● **Supplied material**:
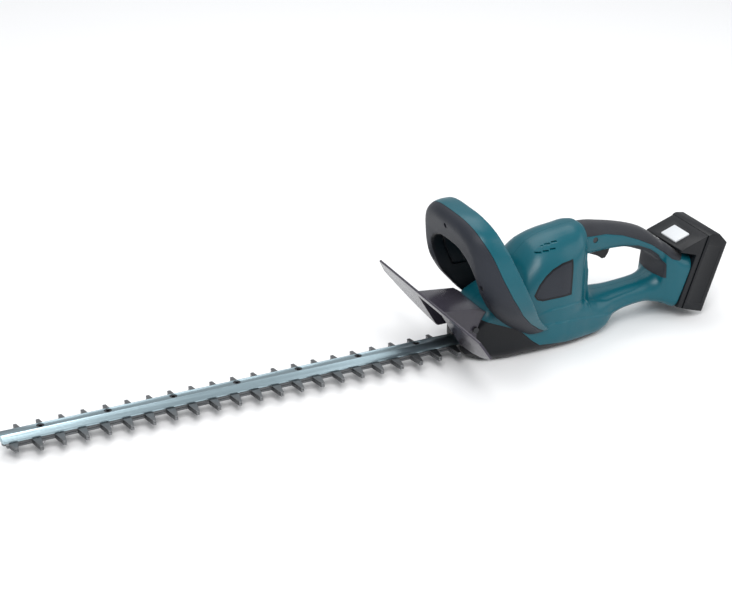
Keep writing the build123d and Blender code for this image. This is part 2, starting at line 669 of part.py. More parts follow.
# --- guard -------------------------------------------------------------------------------
guard_up = Vector(-sin(radians(GUARD_LEAN)), 0, cos(radians(GUARD_LEAN)))
GUARD_FACE = Plane(origin=(GUARD_FOOT[0], 0, GUARD_FOOT[1]), x_dir=(0, 1, 0),
                   z_dir=Vector(0, 1, 0).cross(guard_up))
with BuildPart() as guard:
    with BuildSketch(GUARD_FACE):
        with BuildLine():
            Polyline((-GUARD_HALF, 40), (-GUARD_HALF + 8, GUARD_HEIGHT), (GUARD_HALF - 8, GUARD_HEIGHT),
                     (GUARD_HALF, 40))
            ThreePointArc((GUARD_HALF, 40), (0, 2), (-GUARD_HALF, 40))
        make_face()
    extrude(amount=GUARD_THICK)
    with BuildSketch(Plane.XZ):
        with BuildLine():
            Polyline((-100, 72), (-98, 75), (-52, 70), (-40, 62), (-40, 27), (-72, 27), (-74.5, 31),
                     close=True)
        make_face()
    extrude(amount=30, both=True)
    with BuildSketch(Plane.XZ):
        with BuildLine():
            Polyline((-120, 40), (-96.5, 72.5), (-52, 67.5), (-38, 59), (-38, 20), (-74, 20), close=True)
        make_face()
    extrude(amount=27.5, both=True, mode=Mode.SUBTRACT)
    add(outer_form.part, mode=Mode.SUBTRACT)
save(guard, "guard")

with BuildPart() as guard_screws:
    for side in (-1, 1):
        with BuildSketch(Plane.XZ.offset(side * 30)):
            with Locations((-56, 44)):
                Circle(3.6)
        extrude(amount=side * 2.4)
save(guard_screws, "guard_screws")

with BuildPart() as handle_screws:
    for x, y, z in HANDLE_SCREWS:
        with BuildSketch(Plane.YZ.offset(x + 3)):
            with Locations((y, z)):
                Circle(2.9)
        extrude(amount=2)
        with BuildSketch(Plane.YZ.offset(x + 5)):
            with Locations((y, z)):
                Circle(1.6)
        extrude(amount=16)
save(handle_screws, "handle_screws")

# --- rear trigger and electrics ----------------------------------------------------------
TRIGGER_PIVOT = (108.0, 111.0)
with BuildPart() as rear_trigger:
    with BuildSketch(Plane.XZ):
        with BuildLine():
            Polyline((105, 113.5), (105, 99.5), (111, 97), (119, 93.5), (126, 88.5), (130, 88.8), (134, 95),
                     (135.5, 100), (135.5, 107), (121, 109), (111, 113.5), close=True)
        make_face()
    extrude(amount=8, both=True)
    fillet(rear_trigger.edges().group_by(Axis.Z)[0], 1.2)
    with Locations(Location((TRIGGER_PIVOT[0], 0, TRIGGER_PIVOT[1]), (90, 0, 0))):
        Cylinder(1.55, 40, mode=Mode.SUBTRACT)
save(rear_trigger, "rear_trigger")

with BuildPart() as trigger_pin:
    with Locations(Location((TRIGGER_PIVOT[0], 0, TRIGGER_PIVOT[1]), (90, 0, 0))):
        Cylinder(1.5, 30.4)
save(trigger_pin, "trigger_pin")

with BuildPart() as main_switch:
    with Locations((141, 0, 117)):
        Box(28, 18, 8)
save(main_switch, "main_switch")

with BuildPart() as control_board:
    with Locations((80, 0, 96)):
        Box(1.6, 30, 40)
    with Locations((83, 5, 104)):
        Box(4.4, 9, 12)
    with Locations((82.8, -8, 88)):
        Box(4, 7, 7)
save(control_board, "control_board")

with BuildPart() as front_switch:
    with Locations((-58, 26, 164)):
        Box(9, 16, 8)
save(front_switch, "front_switch")

# --- battery -----------------------------------------------------------------------------
def battery_outline(*points):
    """A side outline given on the battery's tilted axes."""
    return side_outline([tilted(rearward, upward) for rearward, upward in points], smooth=False)


NOSE_LOW = (181.0, 154.0)       # the battery's nose slopes up from here to its top
NOSE_HIGH = (217.0, 180.5)
nose_run = Vector(NOSE_HIGH[0] - NOSE_LOW[0], NOSE_HIGH[1] - NOSE_LOW[1]).normalized()
nose_normal = Vector(-nose_run.Y, nose_run.X)


def on_nose(along, out):
    """A point this far up the nose's slope from its lower edge, and this far out of it."""
    place = Vector(*NOSE_LOW) + nose_run * along + nose_normal * out
    return (place.X, place.Y)


split_top = on_nose((BATTERY_SPLIT - NOSE_LOW[0]) / nose_run.X, 0)
with BuildPart() as battery_case:
    extrude(battery_outline((BATTERY_SPLIT, BATTERY_BOTTOM), (BATTERY_BACK, BATTERY_BOTTOM),
                            (BATTERY_BACK, BATTERY_TOP - 11), (228, BATTERY_TOP - 1), NOSE_HIGH, split_top),
            amount=BATTERY_HALF, both=True)
    fillet(battery_case.faces().sort_by(Axis((0, 0, 0), REARWARD))[-1].edges(), 4)
    extrude(battery_outline((BATTERY_SPLIT - 1, BATTERY_BOTTOM + 1.7),
                            (BATTERY_BACK - 1.7, BATTERY_BOTTOM + 1.7),
                            (BATTERY_BACK - 1.7, 171.6), (235.5, 176.3), (BATTERY_SPLIT - 1, 175.5)),
            amount=BATTERY_HALF - 2, both=True, mode=Mode.SUBTRACT)
save(battery_case, "battery_case")

BUTTON_AT = (6.0, 27.0)         # the button's lower and upper edge, up the slope
BUTTON_HALF = 15.0
BUTTON_DEPTH = 3.0
BUTTON_TRAVEL = 2.0
with BuildPart() as battery_cover:
    extrude(battery_outline((BATTERY_FACE, BATTERY_BOTTOM), (BATTERY_SPLIT, BATTERY_BOTTOM), split_top,
                            NOSE_LOW,
                            (NOSE_LOW[0], NOSE_LOW[1] - 2.5), (BATTERY_FACE, NOSE_LOW[1] - 2.5)),
            amount=BATTERY_HALF - 1, both=True)
    extrude(battery_outline((BATTERY_FACE + 2, BATTERY_BOTTOM + 1.7), (BATTERY_SPLIT, BATTERY_BOTTOM + 1.7),
                            (BATTERY_SPLIT, 175.5), (BATTERY_FACE + 2, 170.5)),
            amount=BATTERY_HALF - 3.5, both=True, mode=Mode.SUBTRACT)
    low, high = BUTTON_AT
    pocket_floor = -BUTTON_DEPTH - BUTTON_TRAVEL - 0.5
    extrude(battery_outline(on_nose(low - 0.3, 5), on_nose(low - 0.3, pocket_floor),
                            on_nose(high + 0.3, pocket_floor), on_nose(high + 0.3, 5)),
            amount=BUTTON_HALF + 0.3, both=True, mode=Mode.SUBTRACT)
    rail_tongue(0, RAIL_BOTTOM + 1, NOSE_LOW[1] - 2.5)
save(battery_cover, "battery_cover")

with BuildPart() as battery_button:
    extrude(battery_outline(on_nose(low, 1.2), on_nose(low, -BUTTON_DEPTH), on_nose(high, -BUTTON_DEPTH),
                            on_nose(high, 1.2)), amount=BUTTON_HALF, both=True)
save(battery_button, "battery_button")

with BuildPart() as battery_cells:
    for row in range(2):
        for number in range(5):
            x, z = tilted(BATTERY_FACE + 2.1 + CELL_R * (1 + 2 * row),
                          84.9 + CELL_R + number * (2 * CELL_R + 0.1))
            with BuildSketch(Plane.XZ):
                with Locations((x, z)):
                    Circle(CELL_R - 0.05)
            extrude(amount=CELL_LENGTH / 2, both=True)
save(battery_cells, "battery_cells")

with BuildPart() as terminal_block:
    battery_prism(FOOT_FACE - 22, FOOT_FACE - 15, 100, 140, 17)
save(terminal_block, "terminal_block")
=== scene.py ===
import bmesh
import bpy
import json
from math import cos, pi, radians, sin, tan
from mathutils import Matrix, Vector


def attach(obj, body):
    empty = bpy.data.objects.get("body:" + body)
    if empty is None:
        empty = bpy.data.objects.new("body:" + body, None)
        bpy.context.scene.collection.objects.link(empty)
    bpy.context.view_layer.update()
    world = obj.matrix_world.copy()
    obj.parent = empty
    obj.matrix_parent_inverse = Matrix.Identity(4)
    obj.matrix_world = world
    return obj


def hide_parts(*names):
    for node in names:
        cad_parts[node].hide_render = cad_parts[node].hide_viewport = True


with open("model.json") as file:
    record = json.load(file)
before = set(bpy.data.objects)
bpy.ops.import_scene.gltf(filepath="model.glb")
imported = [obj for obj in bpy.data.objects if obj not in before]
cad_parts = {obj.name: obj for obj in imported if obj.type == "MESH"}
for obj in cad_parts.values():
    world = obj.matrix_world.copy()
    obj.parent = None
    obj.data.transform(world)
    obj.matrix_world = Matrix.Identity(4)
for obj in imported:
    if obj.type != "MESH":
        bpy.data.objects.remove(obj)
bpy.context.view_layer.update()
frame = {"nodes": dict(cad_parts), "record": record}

MM = 0.001
CREASE = radians(38)        # sharper edges than this keep a hard shading edge
# the pointiness over which sharp edges turn lighter, a painted highlight along them
EDGE_HIGHLIGHT_FROM, EDGE_HIGHLIGHT_TO = 0.54, 0.68
TILT = radians(17.5)
REARWARD = Vector((cos(TILT), 0, -sin(TILT)))      # the battery's tilted axes
UPWARD = Vector((sin(TILT), 0, cos(TILT)))

# --- materials ---------------------------------------------------------------------------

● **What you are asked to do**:
Going down the listing above, begin printing at the line with "extrude(amount=CELL_LENGTH / 2, both=True)" and finish with the line with "bpy.data.objects.remove(obj)", exactly as they appear.

● **Result for this exercise**:
            extrude(amount=CELL_LENGTH / 2, both=True)
save(battery_cells, "battery_cells")

with BuildPart() as terminal_block:
    battery_prism(FOOT_FACE - 22, FOOT_FACE - 15, 100, 140, 17)
save(terminal_block, "terminal_block")
=== scene.py ===
import bmesh
import bpy
import json
from math import cos, pi, radians, sin, tan
from mathutils import Matrix, Vector


def attach(obj, body):
    empty = bpy.data.objects.get("body:" + body)
    if empty is None:
        empty = bpy.data.objects.new("body:" + body, None)
        bpy.context.scene.collection.objects.link(empty)
    bpy.context.view_layer.update()
    world = obj.matrix_world.copy()
    obj.parent = empty
    obj.matrix_parent_inverse = Matrix.Identity(4)
    obj.matrix_world = world
    return obj


def hide_parts(*names):
    for node in names:
        cad_parts[node].hide_render = cad_parts[node].hide_viewport = True


with open("model.json") as file:
    record = json.load(file)
before = set(bpy.data.objects)
bpy.ops.import_scene.gltf(filepath="model.glb")
imported = [obj for obj in bpy.data.objects if obj not in before]
cad_parts = {obj.name: obj for obj in imported if obj.type == "MESH"}
for obj in cad_parts.values():
    world = obj.matrix_world.copy()
    obj.parent = None
    obj.data.transform(world)
    obj.matrix_world = Matrix.Identity(4)
for obj in imported:
    if obj.type != "MESH":
        bpy.data.objects.remove(obj)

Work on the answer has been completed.